Not only did COVID-19 make small retail investors increasingly interested in digital assets, but for the first time since the financial crisis in 2008, institutional investors became open to crypto investments, pouring hundreds of millions into the industry and the DeFi space. Looking ahead, the market will likely begin to gravitate towards crypto platforms that are seeing the highest growth from a usage standpoint, rather than solely from an investment standpoint. This dynamic will distinguish the ‘momentum machines’ from crypto platforms with real technical value.

What’s fuelling the current digital assets, and in particular crypto craze, is largely a combination of an ambivalent regulatory environment, a global bubble and low or no barriers to entry, all magnified by the ubiquitous smartphone and cheap data availability. From an institutional perspective, there has been a demand for tailor-made investment products. Although there has been a slow cautious approach to digital assets in general, there are clear indications that institutional investors have officially entered the market. It’s a clear case of FOMO (fear of missing out); the risk of not participating in this space holds more risk than involvement with this new asset class.

Barriers that held institutional adoption back have been removed. The digital asset market is now equipped with institutional-grade custody and infrastructure providers. In APAC especially, there has been growing interest for institutional-grade cryptocurrency surveillance and trading options servicing.
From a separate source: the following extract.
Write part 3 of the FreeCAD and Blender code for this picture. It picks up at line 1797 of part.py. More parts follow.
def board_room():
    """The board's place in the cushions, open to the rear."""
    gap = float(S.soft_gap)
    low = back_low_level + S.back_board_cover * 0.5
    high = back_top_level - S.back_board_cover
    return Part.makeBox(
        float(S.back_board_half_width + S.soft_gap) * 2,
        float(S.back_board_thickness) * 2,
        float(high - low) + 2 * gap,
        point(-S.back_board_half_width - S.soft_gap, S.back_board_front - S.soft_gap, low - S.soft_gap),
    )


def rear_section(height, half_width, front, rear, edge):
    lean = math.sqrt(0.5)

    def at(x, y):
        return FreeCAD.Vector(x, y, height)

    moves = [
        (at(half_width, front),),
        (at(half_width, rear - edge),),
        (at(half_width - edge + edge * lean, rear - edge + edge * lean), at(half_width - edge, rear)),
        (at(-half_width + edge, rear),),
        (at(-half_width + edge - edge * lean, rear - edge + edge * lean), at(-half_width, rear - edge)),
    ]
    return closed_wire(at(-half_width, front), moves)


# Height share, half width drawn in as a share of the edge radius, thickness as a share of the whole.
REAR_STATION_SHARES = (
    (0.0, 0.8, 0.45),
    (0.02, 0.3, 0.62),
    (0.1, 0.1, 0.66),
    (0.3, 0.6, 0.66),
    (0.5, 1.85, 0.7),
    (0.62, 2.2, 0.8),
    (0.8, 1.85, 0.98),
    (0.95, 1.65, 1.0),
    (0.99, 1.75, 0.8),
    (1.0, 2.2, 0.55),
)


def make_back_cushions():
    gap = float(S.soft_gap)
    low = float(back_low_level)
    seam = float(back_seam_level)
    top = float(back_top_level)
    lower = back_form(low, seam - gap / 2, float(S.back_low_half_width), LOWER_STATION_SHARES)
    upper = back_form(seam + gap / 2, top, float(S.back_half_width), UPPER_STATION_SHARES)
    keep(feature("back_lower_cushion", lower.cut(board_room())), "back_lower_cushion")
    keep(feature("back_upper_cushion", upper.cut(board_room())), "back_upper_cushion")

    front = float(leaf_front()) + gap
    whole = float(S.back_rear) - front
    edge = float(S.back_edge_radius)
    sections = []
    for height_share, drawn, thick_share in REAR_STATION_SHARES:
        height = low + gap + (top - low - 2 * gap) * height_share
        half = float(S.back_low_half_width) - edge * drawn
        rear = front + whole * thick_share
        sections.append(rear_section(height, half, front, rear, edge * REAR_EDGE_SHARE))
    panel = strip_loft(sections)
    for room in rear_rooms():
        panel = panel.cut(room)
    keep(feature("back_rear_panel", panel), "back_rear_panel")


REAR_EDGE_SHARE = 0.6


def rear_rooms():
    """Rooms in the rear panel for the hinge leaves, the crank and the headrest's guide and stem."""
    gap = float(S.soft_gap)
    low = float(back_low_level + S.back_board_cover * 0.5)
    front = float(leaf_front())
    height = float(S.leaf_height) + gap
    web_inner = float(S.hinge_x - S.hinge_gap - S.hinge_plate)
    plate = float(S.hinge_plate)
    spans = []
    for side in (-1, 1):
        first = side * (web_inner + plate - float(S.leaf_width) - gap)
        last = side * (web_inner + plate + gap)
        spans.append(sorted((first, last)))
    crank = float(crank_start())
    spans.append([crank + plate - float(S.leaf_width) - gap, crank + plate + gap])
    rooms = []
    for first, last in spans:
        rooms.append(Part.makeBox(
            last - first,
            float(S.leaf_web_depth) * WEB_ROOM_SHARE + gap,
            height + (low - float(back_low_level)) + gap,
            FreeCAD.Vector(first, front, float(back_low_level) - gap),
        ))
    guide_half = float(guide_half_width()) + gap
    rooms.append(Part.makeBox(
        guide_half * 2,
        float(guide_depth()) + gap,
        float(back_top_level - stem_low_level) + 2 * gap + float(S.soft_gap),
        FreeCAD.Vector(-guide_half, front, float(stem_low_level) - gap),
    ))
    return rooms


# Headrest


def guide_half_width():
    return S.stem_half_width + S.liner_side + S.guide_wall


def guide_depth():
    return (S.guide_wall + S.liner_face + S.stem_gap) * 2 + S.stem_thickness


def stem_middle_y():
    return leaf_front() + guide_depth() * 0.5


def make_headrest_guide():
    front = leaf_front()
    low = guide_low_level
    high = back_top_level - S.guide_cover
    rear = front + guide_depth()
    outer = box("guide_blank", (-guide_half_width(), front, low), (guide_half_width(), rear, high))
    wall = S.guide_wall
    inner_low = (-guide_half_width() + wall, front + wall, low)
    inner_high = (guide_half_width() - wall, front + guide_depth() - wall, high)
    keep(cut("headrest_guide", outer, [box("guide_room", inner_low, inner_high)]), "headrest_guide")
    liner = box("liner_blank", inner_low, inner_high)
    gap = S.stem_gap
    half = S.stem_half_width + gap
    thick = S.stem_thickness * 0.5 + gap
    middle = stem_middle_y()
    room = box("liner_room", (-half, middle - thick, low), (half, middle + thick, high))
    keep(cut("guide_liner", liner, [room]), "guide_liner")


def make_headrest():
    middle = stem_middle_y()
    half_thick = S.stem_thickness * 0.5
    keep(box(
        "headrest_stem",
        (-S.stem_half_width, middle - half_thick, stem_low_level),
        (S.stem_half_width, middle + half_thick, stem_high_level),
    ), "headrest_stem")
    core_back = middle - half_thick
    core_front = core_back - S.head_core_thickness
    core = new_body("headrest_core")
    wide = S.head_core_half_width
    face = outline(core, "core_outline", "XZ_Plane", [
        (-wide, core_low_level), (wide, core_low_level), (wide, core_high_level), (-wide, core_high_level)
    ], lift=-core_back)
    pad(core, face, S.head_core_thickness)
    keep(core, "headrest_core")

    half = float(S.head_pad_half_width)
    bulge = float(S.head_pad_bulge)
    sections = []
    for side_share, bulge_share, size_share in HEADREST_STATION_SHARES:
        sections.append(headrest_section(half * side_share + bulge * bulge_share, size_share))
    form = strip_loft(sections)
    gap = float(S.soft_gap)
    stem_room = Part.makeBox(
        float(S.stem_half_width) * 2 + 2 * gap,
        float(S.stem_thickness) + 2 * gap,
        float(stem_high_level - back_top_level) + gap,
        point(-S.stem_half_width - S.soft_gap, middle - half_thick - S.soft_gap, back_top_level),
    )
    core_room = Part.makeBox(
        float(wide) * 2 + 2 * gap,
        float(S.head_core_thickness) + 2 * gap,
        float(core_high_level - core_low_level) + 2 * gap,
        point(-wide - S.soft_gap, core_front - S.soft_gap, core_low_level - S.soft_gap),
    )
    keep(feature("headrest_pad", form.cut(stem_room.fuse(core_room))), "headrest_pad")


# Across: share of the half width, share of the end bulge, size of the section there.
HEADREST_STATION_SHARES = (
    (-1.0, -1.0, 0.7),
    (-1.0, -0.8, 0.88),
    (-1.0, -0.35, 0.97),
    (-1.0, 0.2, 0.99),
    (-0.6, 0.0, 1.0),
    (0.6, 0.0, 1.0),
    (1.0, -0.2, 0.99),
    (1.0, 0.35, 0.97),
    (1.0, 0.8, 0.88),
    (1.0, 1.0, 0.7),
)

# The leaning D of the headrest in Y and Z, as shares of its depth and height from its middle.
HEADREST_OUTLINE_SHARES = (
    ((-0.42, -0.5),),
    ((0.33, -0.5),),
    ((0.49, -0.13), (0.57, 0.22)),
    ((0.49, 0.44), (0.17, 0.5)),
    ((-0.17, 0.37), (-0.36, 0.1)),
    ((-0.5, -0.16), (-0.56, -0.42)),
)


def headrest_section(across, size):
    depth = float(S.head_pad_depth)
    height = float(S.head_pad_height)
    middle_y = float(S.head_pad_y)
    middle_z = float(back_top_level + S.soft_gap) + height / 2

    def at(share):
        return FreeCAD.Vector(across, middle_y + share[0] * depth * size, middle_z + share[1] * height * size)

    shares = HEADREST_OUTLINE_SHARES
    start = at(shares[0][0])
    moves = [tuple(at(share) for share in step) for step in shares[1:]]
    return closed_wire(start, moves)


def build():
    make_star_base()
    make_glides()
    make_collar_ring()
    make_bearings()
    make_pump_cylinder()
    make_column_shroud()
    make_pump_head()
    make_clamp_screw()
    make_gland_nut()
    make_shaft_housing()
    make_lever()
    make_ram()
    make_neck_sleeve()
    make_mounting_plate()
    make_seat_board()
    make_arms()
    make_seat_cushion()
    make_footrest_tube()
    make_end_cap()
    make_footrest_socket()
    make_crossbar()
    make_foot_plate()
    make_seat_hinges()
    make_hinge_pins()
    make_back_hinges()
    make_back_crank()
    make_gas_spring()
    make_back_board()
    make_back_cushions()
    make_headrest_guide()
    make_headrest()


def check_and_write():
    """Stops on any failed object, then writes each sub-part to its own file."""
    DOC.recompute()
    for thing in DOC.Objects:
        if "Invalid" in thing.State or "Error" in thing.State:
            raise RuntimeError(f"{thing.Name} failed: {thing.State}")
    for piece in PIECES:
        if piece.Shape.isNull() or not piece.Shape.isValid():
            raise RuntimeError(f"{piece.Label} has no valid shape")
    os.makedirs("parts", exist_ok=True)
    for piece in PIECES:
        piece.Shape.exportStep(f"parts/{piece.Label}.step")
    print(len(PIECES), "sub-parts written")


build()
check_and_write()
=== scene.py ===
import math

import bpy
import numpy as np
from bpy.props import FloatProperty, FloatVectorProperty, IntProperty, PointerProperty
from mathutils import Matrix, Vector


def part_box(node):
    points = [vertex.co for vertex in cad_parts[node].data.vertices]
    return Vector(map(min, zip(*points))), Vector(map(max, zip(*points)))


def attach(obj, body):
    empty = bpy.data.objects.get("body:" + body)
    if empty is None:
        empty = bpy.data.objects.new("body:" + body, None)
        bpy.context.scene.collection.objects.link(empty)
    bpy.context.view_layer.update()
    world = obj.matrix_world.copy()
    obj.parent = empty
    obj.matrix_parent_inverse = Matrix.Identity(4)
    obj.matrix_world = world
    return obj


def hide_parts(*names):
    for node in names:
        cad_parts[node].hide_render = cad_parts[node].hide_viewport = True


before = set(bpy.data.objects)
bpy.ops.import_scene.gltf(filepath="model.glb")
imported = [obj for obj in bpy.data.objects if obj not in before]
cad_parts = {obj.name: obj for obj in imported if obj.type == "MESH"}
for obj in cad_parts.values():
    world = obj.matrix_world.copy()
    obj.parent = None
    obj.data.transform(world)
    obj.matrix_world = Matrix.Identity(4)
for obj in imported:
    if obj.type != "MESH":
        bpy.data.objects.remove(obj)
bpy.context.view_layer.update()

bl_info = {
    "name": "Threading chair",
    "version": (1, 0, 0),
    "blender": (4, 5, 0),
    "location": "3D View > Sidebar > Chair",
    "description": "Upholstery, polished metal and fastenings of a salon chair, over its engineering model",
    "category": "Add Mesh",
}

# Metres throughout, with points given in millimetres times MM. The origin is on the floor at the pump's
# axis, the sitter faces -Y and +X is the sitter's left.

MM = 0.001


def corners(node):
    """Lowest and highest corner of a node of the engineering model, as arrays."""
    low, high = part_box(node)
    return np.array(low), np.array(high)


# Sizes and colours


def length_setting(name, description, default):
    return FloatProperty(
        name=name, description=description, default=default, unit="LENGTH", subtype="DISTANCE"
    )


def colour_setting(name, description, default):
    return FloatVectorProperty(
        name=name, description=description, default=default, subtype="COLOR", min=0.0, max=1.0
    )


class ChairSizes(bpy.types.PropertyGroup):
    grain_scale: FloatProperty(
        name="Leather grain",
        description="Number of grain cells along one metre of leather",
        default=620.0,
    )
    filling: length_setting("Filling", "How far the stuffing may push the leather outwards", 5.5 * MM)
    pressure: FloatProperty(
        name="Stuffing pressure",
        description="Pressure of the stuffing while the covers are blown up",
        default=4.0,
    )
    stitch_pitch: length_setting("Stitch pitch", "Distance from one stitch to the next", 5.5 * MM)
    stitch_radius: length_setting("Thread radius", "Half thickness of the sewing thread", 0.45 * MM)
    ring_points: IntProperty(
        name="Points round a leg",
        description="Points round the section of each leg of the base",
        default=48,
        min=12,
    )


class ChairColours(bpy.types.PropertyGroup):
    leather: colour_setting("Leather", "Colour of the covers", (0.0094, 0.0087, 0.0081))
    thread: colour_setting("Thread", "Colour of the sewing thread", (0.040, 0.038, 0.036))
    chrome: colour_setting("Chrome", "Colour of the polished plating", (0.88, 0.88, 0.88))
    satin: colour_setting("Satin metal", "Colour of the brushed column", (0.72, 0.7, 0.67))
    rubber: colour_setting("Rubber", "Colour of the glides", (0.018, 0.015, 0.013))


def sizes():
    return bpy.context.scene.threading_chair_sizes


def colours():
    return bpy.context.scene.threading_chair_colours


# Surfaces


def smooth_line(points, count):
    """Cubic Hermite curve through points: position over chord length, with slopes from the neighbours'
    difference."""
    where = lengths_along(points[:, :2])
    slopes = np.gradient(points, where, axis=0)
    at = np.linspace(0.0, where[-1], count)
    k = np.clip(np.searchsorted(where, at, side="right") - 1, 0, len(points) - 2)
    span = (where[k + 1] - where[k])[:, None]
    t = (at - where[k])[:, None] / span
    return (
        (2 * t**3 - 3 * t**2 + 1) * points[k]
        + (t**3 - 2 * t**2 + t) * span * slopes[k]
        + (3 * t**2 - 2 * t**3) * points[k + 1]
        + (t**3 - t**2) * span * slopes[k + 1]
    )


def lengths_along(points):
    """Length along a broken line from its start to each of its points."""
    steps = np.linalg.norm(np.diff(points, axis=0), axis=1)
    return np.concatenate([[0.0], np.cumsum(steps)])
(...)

APAC is cementing its status as a crucial region for digital asset innovation, with cities such as Singapore and Hong Kong cementing their status as FinTech and innovation hubs in the region. As the digital assets market keeps expanding, crypto trading strategies are also becoming increasingly complex. There’s been interest from investors in cryptocurrency arbitrage, those looking for low-risk yields and are seeking out tools that can help them with this. As a market that never closes, Cryptocurrency trading firms must be equipped for a multitude of scenarios – making reliable deterministic low latency a crucial ability so as to dominate. Firms need to successfully bridge the pricing gaps across various exchanges, which are located at points all over the globe, which is why they need an industry-leading, technology-forward solution to ensure their ability to extract profits is maximised.

Large vendors such as Mastercard are now making digital assets available on its network, announcing in February that they plan to begin supporting some cryptocurrencies. Since then, the company has shown an increasing interest in digital assets.

The pandemic, which has exacerbated the economic downturn has driven increased adoption of digital assets. The world is showing signs of distrust towards the current financial system, and government-backed fiat currencies, which have been weakened and vulnerable to inflation. Ultimately, this has what’s driven more public companies, and institutional investors to diversify their reserves into this new asset class. The digital economy is here to stay, whether or not it will replace the current financial system in the future is open to debate. However, what is clear, those institutional players that want to participate are only willing to do so if there is a level of risk mitigation and compliance baked into investment strategies and processes.